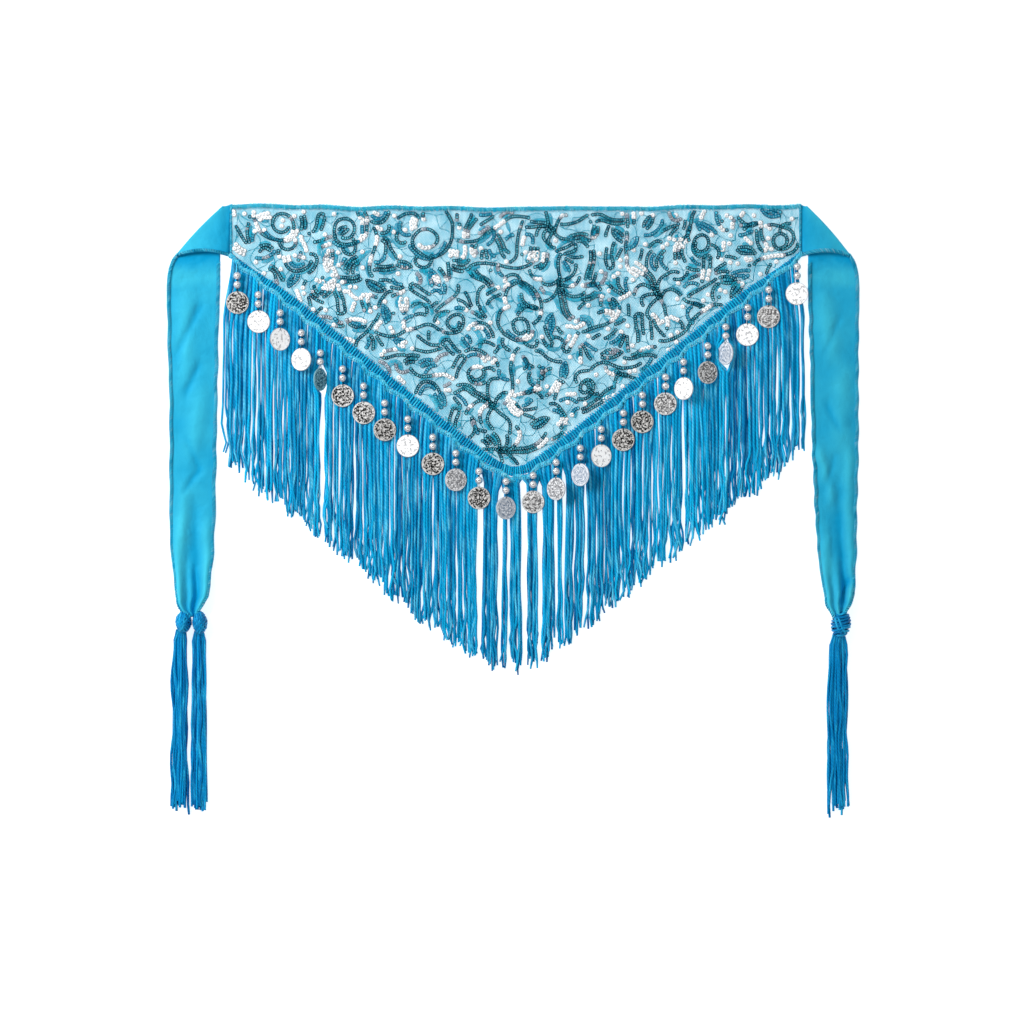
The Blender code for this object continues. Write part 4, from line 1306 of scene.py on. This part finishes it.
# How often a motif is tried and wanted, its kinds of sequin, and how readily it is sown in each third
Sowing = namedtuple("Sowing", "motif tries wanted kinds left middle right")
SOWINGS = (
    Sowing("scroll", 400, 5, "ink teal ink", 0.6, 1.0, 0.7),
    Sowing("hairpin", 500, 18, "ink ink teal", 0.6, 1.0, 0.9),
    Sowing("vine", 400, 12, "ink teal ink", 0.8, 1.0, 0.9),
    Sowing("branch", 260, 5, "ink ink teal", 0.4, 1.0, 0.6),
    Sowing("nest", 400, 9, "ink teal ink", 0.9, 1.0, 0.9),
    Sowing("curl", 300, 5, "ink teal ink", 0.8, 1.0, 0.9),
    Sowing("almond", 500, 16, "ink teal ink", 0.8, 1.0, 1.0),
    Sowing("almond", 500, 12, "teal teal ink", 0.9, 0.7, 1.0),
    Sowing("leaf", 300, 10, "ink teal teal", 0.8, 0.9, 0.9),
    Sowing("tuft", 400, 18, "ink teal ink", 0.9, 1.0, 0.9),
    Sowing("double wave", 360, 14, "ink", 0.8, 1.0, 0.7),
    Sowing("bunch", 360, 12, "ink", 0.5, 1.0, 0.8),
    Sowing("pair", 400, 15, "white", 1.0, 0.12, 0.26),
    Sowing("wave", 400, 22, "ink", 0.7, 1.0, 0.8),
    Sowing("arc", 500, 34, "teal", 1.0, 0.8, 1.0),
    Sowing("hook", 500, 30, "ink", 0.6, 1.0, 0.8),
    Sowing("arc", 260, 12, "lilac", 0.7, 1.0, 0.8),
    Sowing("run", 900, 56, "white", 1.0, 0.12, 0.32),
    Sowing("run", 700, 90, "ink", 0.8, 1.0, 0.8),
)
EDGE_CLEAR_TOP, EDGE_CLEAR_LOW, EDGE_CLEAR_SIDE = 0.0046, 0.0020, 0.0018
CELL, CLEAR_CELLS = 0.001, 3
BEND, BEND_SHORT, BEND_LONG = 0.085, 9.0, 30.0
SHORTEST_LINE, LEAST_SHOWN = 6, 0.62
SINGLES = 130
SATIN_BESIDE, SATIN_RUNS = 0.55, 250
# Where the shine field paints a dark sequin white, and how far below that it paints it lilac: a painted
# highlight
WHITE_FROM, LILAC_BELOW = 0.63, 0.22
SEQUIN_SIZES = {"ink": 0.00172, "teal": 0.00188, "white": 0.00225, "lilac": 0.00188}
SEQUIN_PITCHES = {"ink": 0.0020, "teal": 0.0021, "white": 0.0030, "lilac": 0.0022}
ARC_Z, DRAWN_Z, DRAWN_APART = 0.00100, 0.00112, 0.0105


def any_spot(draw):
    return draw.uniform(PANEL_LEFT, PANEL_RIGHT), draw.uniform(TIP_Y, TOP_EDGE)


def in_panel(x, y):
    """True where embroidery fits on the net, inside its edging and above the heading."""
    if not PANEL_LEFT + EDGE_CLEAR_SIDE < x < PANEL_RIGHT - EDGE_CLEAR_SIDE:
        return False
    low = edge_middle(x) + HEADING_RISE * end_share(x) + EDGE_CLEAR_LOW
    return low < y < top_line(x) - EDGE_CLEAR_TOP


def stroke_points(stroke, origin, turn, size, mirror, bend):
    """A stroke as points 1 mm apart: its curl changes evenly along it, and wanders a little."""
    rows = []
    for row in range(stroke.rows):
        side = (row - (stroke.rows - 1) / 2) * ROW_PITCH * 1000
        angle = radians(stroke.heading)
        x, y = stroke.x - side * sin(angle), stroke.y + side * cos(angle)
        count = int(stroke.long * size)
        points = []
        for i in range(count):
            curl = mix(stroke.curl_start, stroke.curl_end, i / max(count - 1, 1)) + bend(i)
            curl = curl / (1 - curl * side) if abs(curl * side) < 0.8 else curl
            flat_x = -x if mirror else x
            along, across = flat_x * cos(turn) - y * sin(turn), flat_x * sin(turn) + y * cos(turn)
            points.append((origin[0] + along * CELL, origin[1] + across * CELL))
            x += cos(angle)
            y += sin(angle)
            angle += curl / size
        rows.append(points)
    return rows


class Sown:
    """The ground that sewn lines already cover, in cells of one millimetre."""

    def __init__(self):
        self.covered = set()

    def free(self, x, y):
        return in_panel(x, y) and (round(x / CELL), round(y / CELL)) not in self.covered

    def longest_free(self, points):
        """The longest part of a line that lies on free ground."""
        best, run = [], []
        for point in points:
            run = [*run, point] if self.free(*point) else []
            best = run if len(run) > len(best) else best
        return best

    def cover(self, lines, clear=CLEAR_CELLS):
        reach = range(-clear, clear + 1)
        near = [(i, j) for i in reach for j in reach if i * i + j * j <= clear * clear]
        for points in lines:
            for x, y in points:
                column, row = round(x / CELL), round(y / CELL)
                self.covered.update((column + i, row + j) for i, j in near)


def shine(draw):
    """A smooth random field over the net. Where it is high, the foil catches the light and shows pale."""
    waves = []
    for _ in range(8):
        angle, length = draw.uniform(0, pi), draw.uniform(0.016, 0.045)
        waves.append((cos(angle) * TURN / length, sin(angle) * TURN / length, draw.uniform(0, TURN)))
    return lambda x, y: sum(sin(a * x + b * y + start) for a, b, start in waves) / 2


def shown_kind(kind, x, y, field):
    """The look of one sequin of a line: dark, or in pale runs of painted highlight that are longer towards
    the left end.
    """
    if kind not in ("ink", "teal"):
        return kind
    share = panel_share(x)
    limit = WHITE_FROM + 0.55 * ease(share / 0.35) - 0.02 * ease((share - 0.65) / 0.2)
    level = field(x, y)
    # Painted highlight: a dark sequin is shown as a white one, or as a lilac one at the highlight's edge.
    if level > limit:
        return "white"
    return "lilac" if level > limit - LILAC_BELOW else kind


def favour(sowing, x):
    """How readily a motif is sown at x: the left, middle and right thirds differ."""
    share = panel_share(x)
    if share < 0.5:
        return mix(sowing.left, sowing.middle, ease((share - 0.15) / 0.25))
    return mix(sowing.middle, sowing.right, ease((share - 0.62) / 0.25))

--

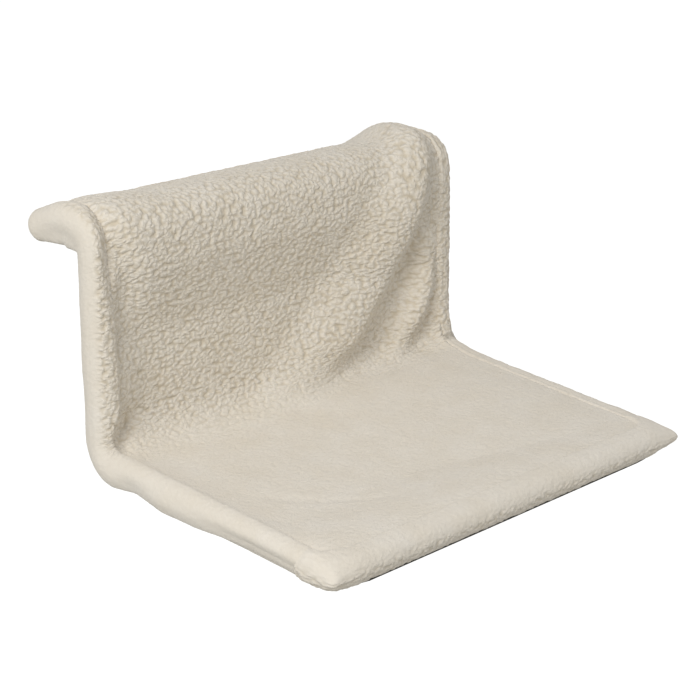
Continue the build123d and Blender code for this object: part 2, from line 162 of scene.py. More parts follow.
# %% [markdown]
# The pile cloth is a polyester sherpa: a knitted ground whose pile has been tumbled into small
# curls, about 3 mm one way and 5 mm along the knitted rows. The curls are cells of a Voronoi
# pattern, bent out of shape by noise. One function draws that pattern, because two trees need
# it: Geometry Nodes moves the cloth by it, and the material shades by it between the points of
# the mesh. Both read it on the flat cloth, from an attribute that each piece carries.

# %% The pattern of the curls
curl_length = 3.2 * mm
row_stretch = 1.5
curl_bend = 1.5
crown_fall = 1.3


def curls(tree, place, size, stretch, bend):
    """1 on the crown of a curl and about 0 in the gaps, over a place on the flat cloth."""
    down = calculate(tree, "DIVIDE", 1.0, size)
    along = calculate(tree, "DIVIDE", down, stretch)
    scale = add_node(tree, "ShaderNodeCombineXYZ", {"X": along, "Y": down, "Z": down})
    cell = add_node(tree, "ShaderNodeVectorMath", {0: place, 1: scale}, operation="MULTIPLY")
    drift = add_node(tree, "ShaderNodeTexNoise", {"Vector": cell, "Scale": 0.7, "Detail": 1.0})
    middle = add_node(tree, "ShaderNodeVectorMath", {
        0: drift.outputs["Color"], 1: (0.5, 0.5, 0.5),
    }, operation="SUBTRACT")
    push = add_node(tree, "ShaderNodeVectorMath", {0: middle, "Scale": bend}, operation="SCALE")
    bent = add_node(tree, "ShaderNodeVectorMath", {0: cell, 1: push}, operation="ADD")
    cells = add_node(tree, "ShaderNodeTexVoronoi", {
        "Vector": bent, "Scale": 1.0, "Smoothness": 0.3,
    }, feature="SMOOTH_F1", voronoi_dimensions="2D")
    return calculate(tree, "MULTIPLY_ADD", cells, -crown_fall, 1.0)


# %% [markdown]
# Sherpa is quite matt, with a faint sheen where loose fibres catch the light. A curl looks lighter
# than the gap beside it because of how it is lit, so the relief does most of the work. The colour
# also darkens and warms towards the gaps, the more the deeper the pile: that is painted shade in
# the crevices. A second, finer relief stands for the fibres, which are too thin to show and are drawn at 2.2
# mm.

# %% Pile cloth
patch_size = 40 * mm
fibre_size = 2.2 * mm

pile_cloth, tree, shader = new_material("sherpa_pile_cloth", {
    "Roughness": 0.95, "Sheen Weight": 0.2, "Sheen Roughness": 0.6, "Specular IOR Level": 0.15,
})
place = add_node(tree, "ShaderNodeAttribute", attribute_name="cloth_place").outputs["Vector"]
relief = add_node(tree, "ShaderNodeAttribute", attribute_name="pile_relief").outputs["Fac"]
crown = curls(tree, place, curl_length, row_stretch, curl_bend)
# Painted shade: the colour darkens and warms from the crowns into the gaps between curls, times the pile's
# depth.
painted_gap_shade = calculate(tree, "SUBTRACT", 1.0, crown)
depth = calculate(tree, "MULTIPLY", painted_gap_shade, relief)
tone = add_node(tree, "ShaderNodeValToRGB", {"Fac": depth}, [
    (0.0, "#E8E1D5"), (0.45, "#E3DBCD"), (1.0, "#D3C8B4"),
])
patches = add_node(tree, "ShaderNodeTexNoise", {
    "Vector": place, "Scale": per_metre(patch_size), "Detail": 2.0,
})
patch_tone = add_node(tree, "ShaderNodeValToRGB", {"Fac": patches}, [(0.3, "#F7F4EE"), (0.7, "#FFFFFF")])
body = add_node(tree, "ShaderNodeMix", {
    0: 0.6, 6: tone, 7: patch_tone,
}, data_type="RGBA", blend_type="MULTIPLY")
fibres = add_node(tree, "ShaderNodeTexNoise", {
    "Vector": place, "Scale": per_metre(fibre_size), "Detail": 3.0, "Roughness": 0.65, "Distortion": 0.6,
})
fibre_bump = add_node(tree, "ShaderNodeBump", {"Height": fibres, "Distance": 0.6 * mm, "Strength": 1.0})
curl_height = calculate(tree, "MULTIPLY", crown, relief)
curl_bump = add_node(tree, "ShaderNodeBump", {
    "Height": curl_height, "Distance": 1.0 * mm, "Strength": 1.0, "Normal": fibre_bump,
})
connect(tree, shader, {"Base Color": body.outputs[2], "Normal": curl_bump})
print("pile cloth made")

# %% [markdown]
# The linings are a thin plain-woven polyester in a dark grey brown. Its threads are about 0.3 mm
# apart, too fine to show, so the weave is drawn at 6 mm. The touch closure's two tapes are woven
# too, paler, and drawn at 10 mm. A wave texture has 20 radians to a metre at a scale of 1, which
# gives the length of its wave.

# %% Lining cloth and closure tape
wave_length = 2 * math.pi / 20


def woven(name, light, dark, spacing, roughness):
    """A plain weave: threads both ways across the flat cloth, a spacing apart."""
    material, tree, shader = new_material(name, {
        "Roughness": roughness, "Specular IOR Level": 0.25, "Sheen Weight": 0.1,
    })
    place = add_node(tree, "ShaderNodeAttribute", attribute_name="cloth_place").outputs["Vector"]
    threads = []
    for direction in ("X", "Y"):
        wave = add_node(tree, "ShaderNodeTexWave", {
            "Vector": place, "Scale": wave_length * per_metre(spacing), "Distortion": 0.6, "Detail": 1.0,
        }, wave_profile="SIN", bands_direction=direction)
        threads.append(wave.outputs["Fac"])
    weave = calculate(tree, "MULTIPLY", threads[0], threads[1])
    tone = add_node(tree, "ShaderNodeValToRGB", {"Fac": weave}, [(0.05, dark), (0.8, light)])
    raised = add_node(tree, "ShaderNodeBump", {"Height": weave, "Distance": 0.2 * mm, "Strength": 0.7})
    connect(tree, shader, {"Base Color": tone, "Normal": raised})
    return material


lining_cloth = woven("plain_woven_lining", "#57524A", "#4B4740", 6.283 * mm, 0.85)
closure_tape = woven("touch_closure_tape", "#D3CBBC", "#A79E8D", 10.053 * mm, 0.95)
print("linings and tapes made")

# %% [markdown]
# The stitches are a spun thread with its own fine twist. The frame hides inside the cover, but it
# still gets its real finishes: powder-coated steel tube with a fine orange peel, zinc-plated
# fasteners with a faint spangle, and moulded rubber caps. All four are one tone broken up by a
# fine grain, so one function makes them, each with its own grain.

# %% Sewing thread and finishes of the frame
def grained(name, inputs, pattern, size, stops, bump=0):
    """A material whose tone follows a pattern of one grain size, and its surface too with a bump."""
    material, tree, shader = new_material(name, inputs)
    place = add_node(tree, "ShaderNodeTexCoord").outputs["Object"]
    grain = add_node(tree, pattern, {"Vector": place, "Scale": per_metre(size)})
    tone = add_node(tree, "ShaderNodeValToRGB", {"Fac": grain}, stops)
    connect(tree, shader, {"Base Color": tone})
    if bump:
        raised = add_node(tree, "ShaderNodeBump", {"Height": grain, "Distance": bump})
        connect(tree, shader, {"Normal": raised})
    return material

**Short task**
Within the listing above, locate the line containing "Continue the build123d" and the line containing "crown_fall = 1.3". Reproduce those two lines and all lines between them exactly, with nothing added.

**The reply**
Continue the build123d and Blender code for this object: part 2, from line 162 of scene.py. More parts follow.
# %% [markdown]
# The pile cloth is a polyester sherpa: a knitted ground whose pile has been tumbled into small
# curls, about 3 mm one way and 5 mm along the knitted rows. The curls are cells of a Voronoi
# pattern, bent out of shape by noise. One function draws that pattern, because two trees need
# it: Geometry Nodes moves the cloth by it, and the material shades by it between the points of
# the mesh. Both read it on the flat cloth, from an attribute that each piece carries.

# %% The pattern of the curls
curl_length = 3.2 * mm
row_stretch = 1.5
curl_bend = 1.5
crown_fall = 1.3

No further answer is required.